Key caveats with the treatment include the fact that anesthesia and laparoscopy are required, and precise administration is required at 15 injection sites in 1–2 mm of the ovarian subcortical area, which can be difficult to achieve, Hsu told Medscape Medical News.
“If a new instrument could be developed in which physicians can carry out this treatment through a vaginal approach, like the transvaginal retrieval of eggs in IVF treatments,” the approach could become more acceptable, Hsu added.
The authors call for studies with larger sample sizes and say it will also be interesting to determine effects in different groups, for example, women with cancer who have undergone chemotherapy.
Faubion, who is director of the Mayo Clinic Women’s Health, Rochester, Minnesota, says the causes of early menopause could be important in determining the treatment’s efficacy.

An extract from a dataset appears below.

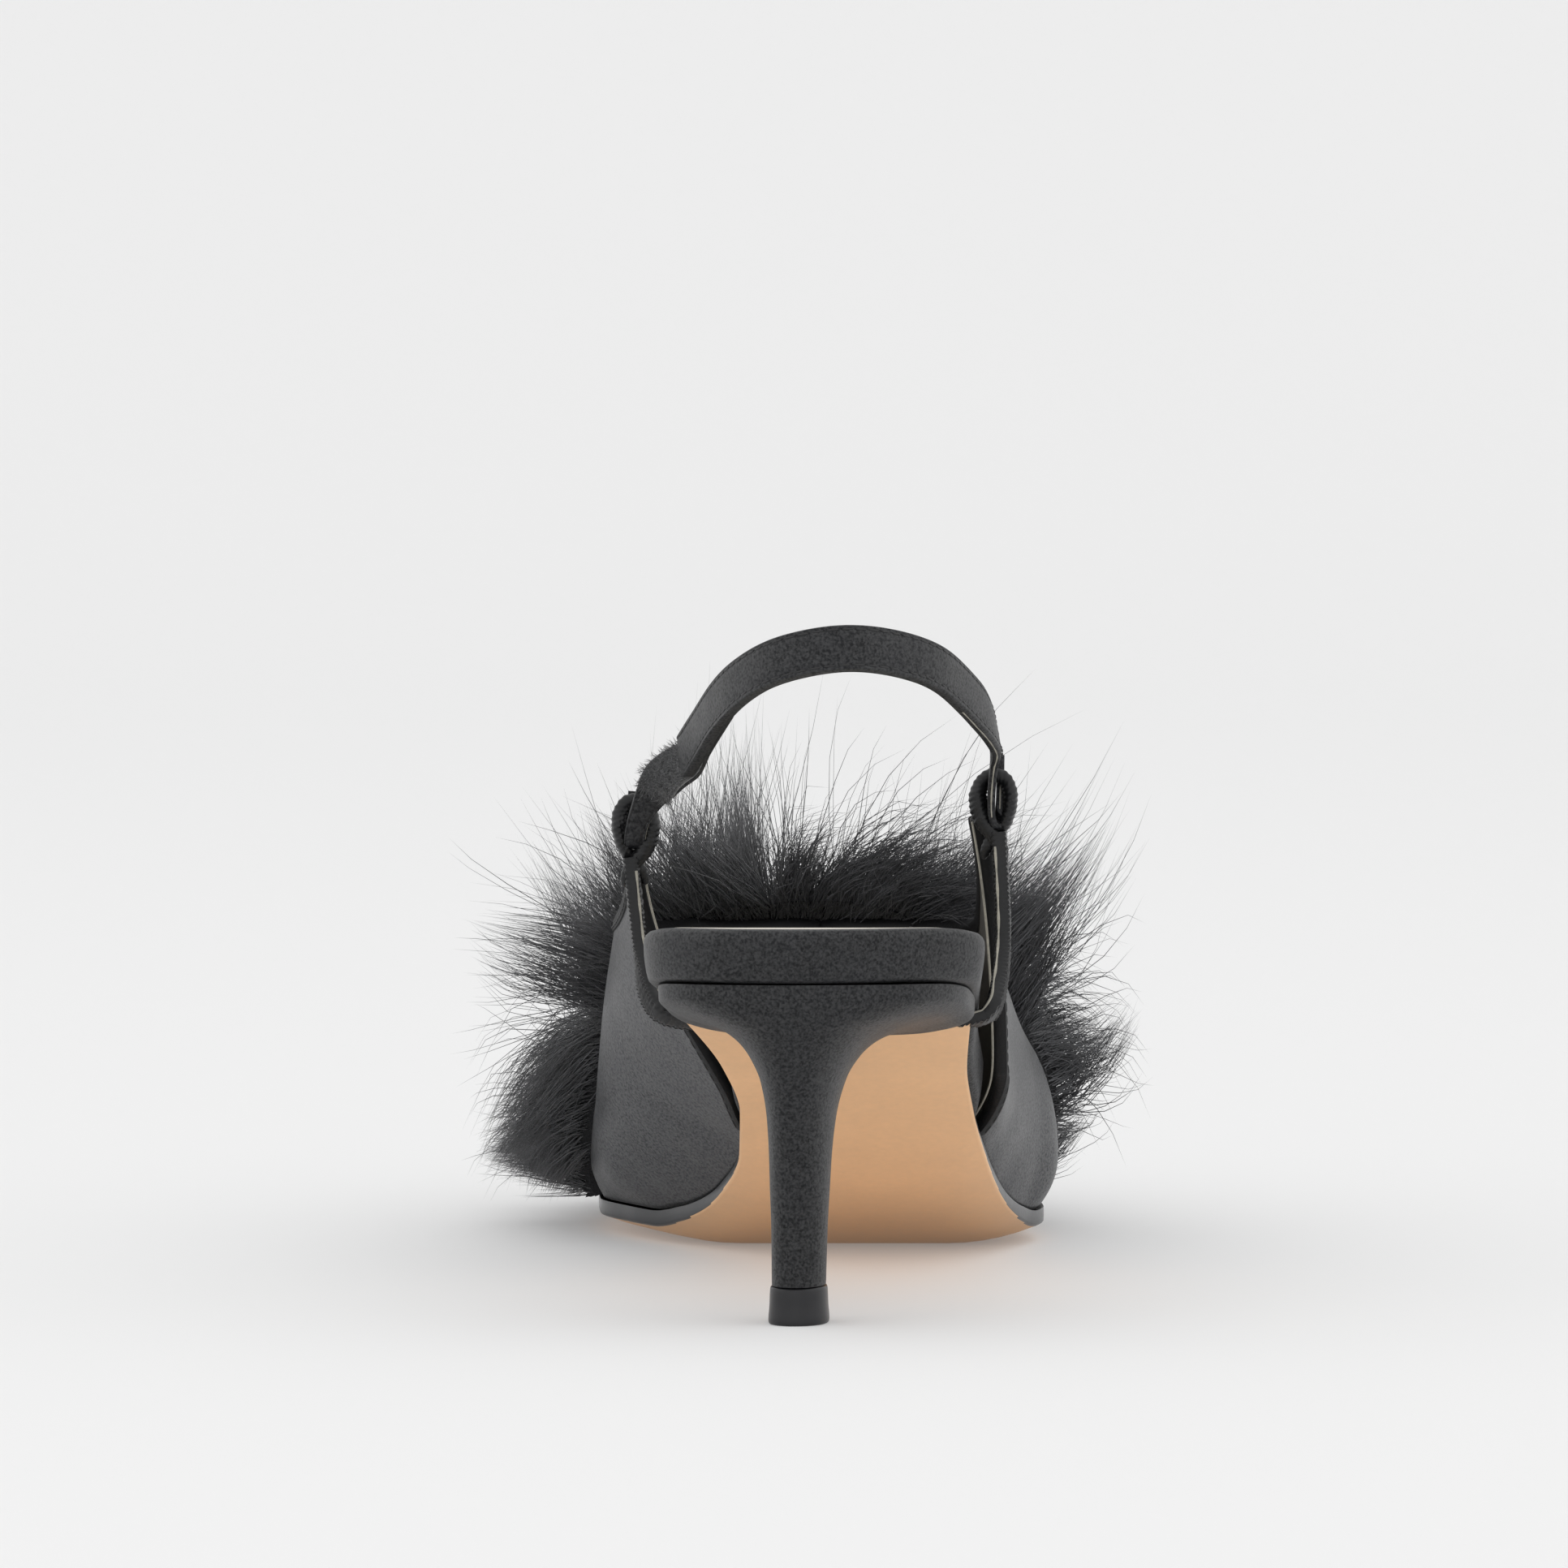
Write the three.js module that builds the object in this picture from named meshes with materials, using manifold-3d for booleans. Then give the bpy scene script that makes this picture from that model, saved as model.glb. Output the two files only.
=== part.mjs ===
// A slingback pump for the right foot: a satin upper under deep fur, a curved mid heel, a thick wrapped
// insole, a leather outsole and a sling strap held by two looped stays.
// Millimetres. +Y runs to the toe, +X to the outer side of the foot, and +Z up.
// The origin is on the floor, at the middle of the heel tip.
import * as THREE from 'three';
import { mergeVertices } from 'three/addons/utils/BufferGeometryUtils.js';
import Module from 'manifold-3d';

const wasm = await Module();
wasm.setup();

// Overall sizes
const shoeLength = 244;        // seat back to toe tip, seen from above
const seatReach = 18;          // heel tip's middle to the seat's back
const ballWidth = 77;          // outsole across the ball
const heelRise = 57.1;         // floor to the underside of the insole, at the seat's back
const toeSpring = 8.5;         // lift of the toe tip over the floor
const edgeLift = 3;            // lift of the sole's sides over its middle
const instepHeight = 60;       // what the upper's section heights are shares of
const joinGap = 0.3;           // between pieces that touch
const layerGap = 0.4;          // between the curved layers of the closure
const clearance = 30;          // how far a cutting shape runs past what it cuts

// Outsole
const treadThickness = 2.8;
const waistThickness = 1.5;
const outsoleLip = 0.6;        // how far the outsole's edge stands out from the upper

// Insole and sock
const insoleThickness = 8.8;
const forepartThickness = 5;
const rimFlare = 2.4;          // how far the insole's rim leans out over its own foot
const rimRound = 2.6;
const rimFade = 16;            // length over which the rim draws in under the quarters
const sockThickness = 1;
const sockInset = 0.8;
const insoleThins = { from: 0.40, to: 0.56, toe: 0.80 };    // shares of the shoe's length

// Heel and tip
const seatWidth = 50.6;
const seatLength = 50.5;
const heelTurn = 0.12;         // the heel's axis runs outwards by this much for each unit forwards
const liftHeight = 6.2;
const liftWidth = 9.8;
const liftDepth = 12;
const liftSquare = 2.6;        // how square the tip is: 2 is an ellipse

// Upper and fur
const wall = 1.8;
const outerTabHeight = 79;     // floor to the top of the outer quarter's tab
const innerTabHeight = 74.5;
const toplineHeight = 56.5;    // floor to the topline at the throat
const furDepth = 8;
const furSetback = 8;          // from the fur's back edge to where its skin's sections start
const furSlope = 5;            // how far the fur's front edge slants back
const lockLength = 27;
const lockWidth = 13;
const innerLock = 0.64;        // length of a lock low on each side, as a share of one on top
const outerLock = 0.42;
const lockFloorGap = 2;        // the lowest that a lock hangs over the floor

// Straps
const strapWidth = 7.6;
const strapThickness = 2.2;
const stayWidth = 6.8;
const stayThickness = 2.5;
const loopWidth = 7.8;         // a stay's loop, outside, seen from behind
const loopHeight = 12.4;
const loopBar = 1.9;           // the loop's own thickness
const loopDepth = 5;           // the loop, from back to front
const innerLoopOut = -0.6;     // how far each loop's middle lies outside its quarter's surface
const outerLoopOut = 1.0;
const loopSeat = 0.95;         // height of a loop's foot, as a share of its tab's height
const eyeBar = 1.9;            // thickness of the eye at a strap's end
const eyeGap = 0.6;            // between the eye and the loop that it hangs in
const slingReach = 62;         // from the loops back to the strap's rearmost point
const slingRise = 32;          // from the middle between the loops up to the strap's highest point
const closureReach = 0.115;    // share of the strap's route between the inner loop and the strap's free end
const closureLap = 0.11;       // share of it on which the strap lies over the closure tab
const pileShow = 0.045;        // share of it on which the pile patch shows past the strap's end
const closureThickness = 1.3;
const pileThickness = 0.8;
const pileMargin = 0.3;        // how far the pile patch stands in from the tab's edges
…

“[The therapy’s] success may depend on the reason the woman experienced early menopause, for instance, due to chemotherapy, radiation, virus, autoimmune disease, genetic mutation, or other cause,” she said.
She also noted that cost could be an important factor.
“I don’t see a cost estimate, but it will be substantial,” she said. “So, even if the success rate improves as this technique is further studied, cost and the invasive nature of the treatment may prove to be substantial barriers to this therapy becoming mainstream,” she said.
The authors and Faubion have disclosed no relevant financial relationships.